Craig Gentry is creating an encryption system that could solve the problem keeping many organizations from using cloud computing to analyze and mine data: it’s too much of a security risk to give a public cloud provider such as Amazon or Google access to unencrypted data.

The problem is that while data can be sent to and from a cloud provider’s data center in encrypted form, the servers that power a cloud can’t do any work on it that way. Now Gentry, an IBM researcher, has shown that it is possible to analyze data without decrypting it. The key is to encrypt the data in such a way that performing a mathematical operation on the encrypted information and then decrypting the result produces the same answer as performing an analogous operation on the unencrypted data. The correspondence between the operations on unencrypted data and the operations to be performed on encrypted data is known as a homomorphism. “In principle,” says Gentry, “something like this could be used to secure operations over the Internet.”

With homomorphic encryption, a company could encrypt its entire database of e-mails and upload it to a cloud.
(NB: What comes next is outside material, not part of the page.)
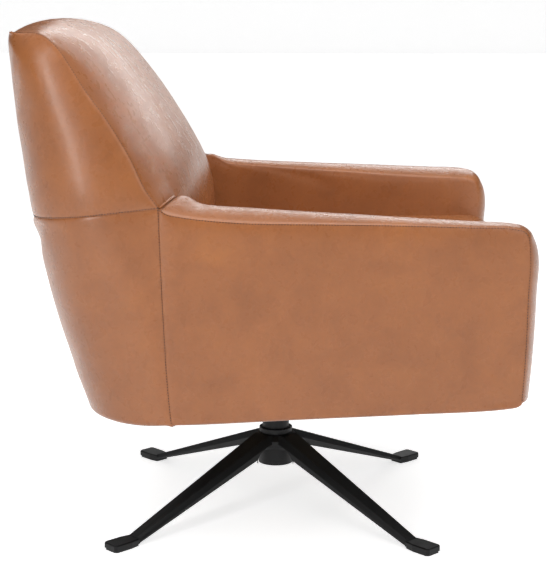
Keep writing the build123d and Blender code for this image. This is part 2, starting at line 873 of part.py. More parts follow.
def make_parts():
    """Every node's name with its solid, or with its list of like solids."""
    side_rail = make_side_rail()
    cross_rail = make_cross_rail()
    arm_board = make_arm_board()
    arm_pad = make_arm_pad()
    back_post = make_back_post()
    lower_rail, middle_rail, top_rail = make_back_rails()
    return {
        "base_casting": make_base_casting(),
        "foot_glides": make_glides(),
        "hub_cap": make_hub_cap(),
        "column_tube": make_column_tube(),
        "column_collar": make_column_collar(),
        "lower_bush": make_lower_bush(),
        "upper_bush": make_upper_bush(),
        "thrust_washer": make_thrust_washer(),
        "swivel_spindle": make_spindle(),
        "retaining_clip": make_retaining_clip(),
        "clip_washer": make_clip_washer(),
        "seat_plate": make_seat_plate(),
        "plate_bolts": make_plate_bolts(),
        "tee_nuts": make_tee_nuts(),
        "swivel_board": make_swivel_board(),
        "side_rail_left": side_rail,
        "side_rail_right": mirrored(side_rail),
        "front_rail": make_front_rail(),
        "rear_rail": make_rear_rail(),
        "cross_rail_left": cross_rail,
        "cross_rail_right": mirrored(cross_rail),
        "corner_blocks": make_corner_blocks(),
        "seat_webbing": make_seat_webbing(),
        "cross_webbing": make_cross_webbing(),
        "deck_pad": make_deck_pad(),
        "arm_board_left": arm_board,
        "arm_board_right": mirrored(arm_board),
        "arm_pad_left": arm_pad,
        "arm_pad_right": mirrored(arm_pad),
        "lower_shell": make_lower_shell(),
        "rear_cover": make_rear_cover(),
        "back_post_left": back_post,
        "back_post_right": mirrored(back_post),
        "back_lower_rail": lower_rail,
        "back_middle_rail": middle_rail,
        "back_top_rail": top_rail,
        "back_webbing": make_back_webbing(),
        "back_pad": make_back_pad(),
        "seat_cushion": make_seat_cushion(),
        "front_apron": make_front_apron(),
        "dust_cover": make_dust_cover(),
    }


os.makedirs("parts", exist_ok=True)
for name, solids in make_parts().items():
    shape = Compound(children=list(solids)) if isinstance(solids, list) else solids
    export_step(shape, f"parts/{name}.step")
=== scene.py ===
import json
import math

import bmesh
import bpy
import numpy as np
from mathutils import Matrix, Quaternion, Vector
from mathutils.bvhtree import BVHTree


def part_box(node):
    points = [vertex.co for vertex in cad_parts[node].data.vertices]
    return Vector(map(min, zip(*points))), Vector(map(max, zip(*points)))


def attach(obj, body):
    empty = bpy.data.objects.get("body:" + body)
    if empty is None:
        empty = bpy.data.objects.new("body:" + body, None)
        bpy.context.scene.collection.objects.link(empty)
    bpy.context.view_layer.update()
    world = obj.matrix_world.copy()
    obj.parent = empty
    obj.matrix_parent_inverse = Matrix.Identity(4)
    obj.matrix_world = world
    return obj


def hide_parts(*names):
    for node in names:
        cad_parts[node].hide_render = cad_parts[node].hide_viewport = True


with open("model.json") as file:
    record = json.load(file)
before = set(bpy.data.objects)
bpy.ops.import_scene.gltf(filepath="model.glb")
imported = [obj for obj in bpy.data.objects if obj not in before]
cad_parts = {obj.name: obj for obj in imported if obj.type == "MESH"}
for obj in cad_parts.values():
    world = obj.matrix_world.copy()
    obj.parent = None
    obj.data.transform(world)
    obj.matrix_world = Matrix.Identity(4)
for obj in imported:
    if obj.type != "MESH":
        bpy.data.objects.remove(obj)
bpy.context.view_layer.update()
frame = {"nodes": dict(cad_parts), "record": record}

# Leather swivel chair on a black four-legged base. Metres, +Z up, the chair faces -Y.

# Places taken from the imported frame
arm_low, arm_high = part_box("arm_pad_left")
half = arm_high.x
arm_inside = arm_low.x
cushion_low, cushion_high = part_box("seat_cushion")
deck_top = cushion_low.z
rear_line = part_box("rear_cover")[1].y
crest_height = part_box("back_pad")[1].z
shell_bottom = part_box("lower_shell")[0].z
apron_low, apron_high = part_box("front_apron")

# Panel meshes: rows close together at the edges, then evenly spaced
fine_steps = (0.0, 0.0016, 0.004, 0.0075, 0.0125, 0.02)
coarse_step = 0.013
curve_samples = 400
sample_step = 0.003

# Covers: thickness, overlap at the seams, and swell between them
skin = 0.007
thin_skin = 0.003
overlap = 0.0008
side_puff = 0.0012
back_puff = 0.0015
seat_puff = 0.001
puff_reach = 0.02
groove_depth = 0.0011
groove_width = 0.0026

# How far each cover gives in the cloth simulation
arm_give = 0.0015
shell_give = 0.004
back_give = 0.006
seat_give = 0.002

# Cloth simulation
arm_pressure = 2.0
cover_pressure = 3.0
held_band = 0.007
cloth_frames = 20
cloth_quality = 6
leather_mass = 0.4
leather_stiffness = 15.0
leather_bending = 1.5

# Stitching and welts: a stitch is given by its sections' places along it and their widths
stitch_pitch = 0.0042
stitch_length = 0.0024
stitch_radius = 0.00066
stitch_offset = 0.0013
stitch_sections = ((-0.5, 0.35), (-0.36, 0.9), (0.0, 1.0), (0.36, 0.9), (0.5, 0.35))
stitch_sides = 6
stitch_flatness = 0.8
stitch_lift_share = 0.2
stitch_search = 0.02
welt_radius = 0.0021
welt_lift = 0.0006
welt_points = 40
welt_sides = 8
arm_end_out = (0.0, -0.35, 0.94)

# Corner where arm, wing and lower shell meet, and the rear seam's place
joint = Vector((half, 0.157, 0.569))
rear_seam_y = 0.370
rear_seam_z = 0.543
seam_slope = (joint.z - rear_seam_z) / (rear_seam_y - joint.y)

# Plan of the rear: corner radius, bow, and the shares of half an outline where its side and corner end
corner_radius = 0.128
top_corner_radius = 0.046
least_radius = 0.004
rear_bow = 0.022
side_share = 0.16
corner_share = 0.46

# Lower shell: length of half its way round, share of it where the even steps end, height, and its low edges
shell_reach = 0.56
shell_middle_share = 0.97
shell_rise = 0.30
shell_foot = shell_bottom + 0.004
shell_edge = shell_bottom + 0.006

# Edges that turn under the body: angles of their rows, how flat the turn is, its radius on each piece
hem_turns = (25, 50, 75, 90)
hem_flat_share = 0.75
hem_depth = 0.016
shell_hem = 0.013
arm_hem = 0.005
body_centre = (0, -0.1, 0)

# Wings: length of half their way round, height, room for the corner, and where they blend into the lip
wing_reach = 0.50
wing_middle_share = 0.985
wing_rise = 0.36
corner_room_share = 0.82
lip_shares = (1, 0.985, 0.87, 0)
lip_blend_share = 0.80
lip_blend_width_share = 0.19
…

Then it could use the cloud-stored data as desired—for example, to search the database to understand how its workers collaborate. The results would be downloaded and decrypted without ever exposing the details of a single e-mail.

Gentry began tackling homomorphic encryption in 2008. At first he was able to perform only a few basic operations on encrypted data before his system started producing garbage. Unfortunately, a task like finding a piece of text in an e-mail requires chaining together thousands of basic operations. His solution was to use a second layer of encryption, essentially to protect intermediate results when the system broke down and needed to be reset.

“The problem of how to create true homomorphic encryption has been debated for more than 30 years, and Craig was the first person who got it right and figured out how to make the math work,” says Paul Kocher, the president of the security firm Cryptography Research. However, Kocher warns, because Gentry’s scheme currently requires a huge amount of computation, there’s a long way to go before it will be widely usable.

Gentry acknowledges that the way he applied the double layer of encryption was “a bit of a hack” and that the system runs too slowly for practical use, but he is working on optimizing it for specific applications such as searching databases for records. He estimates that these applications could be ready for the market in five to 10 years.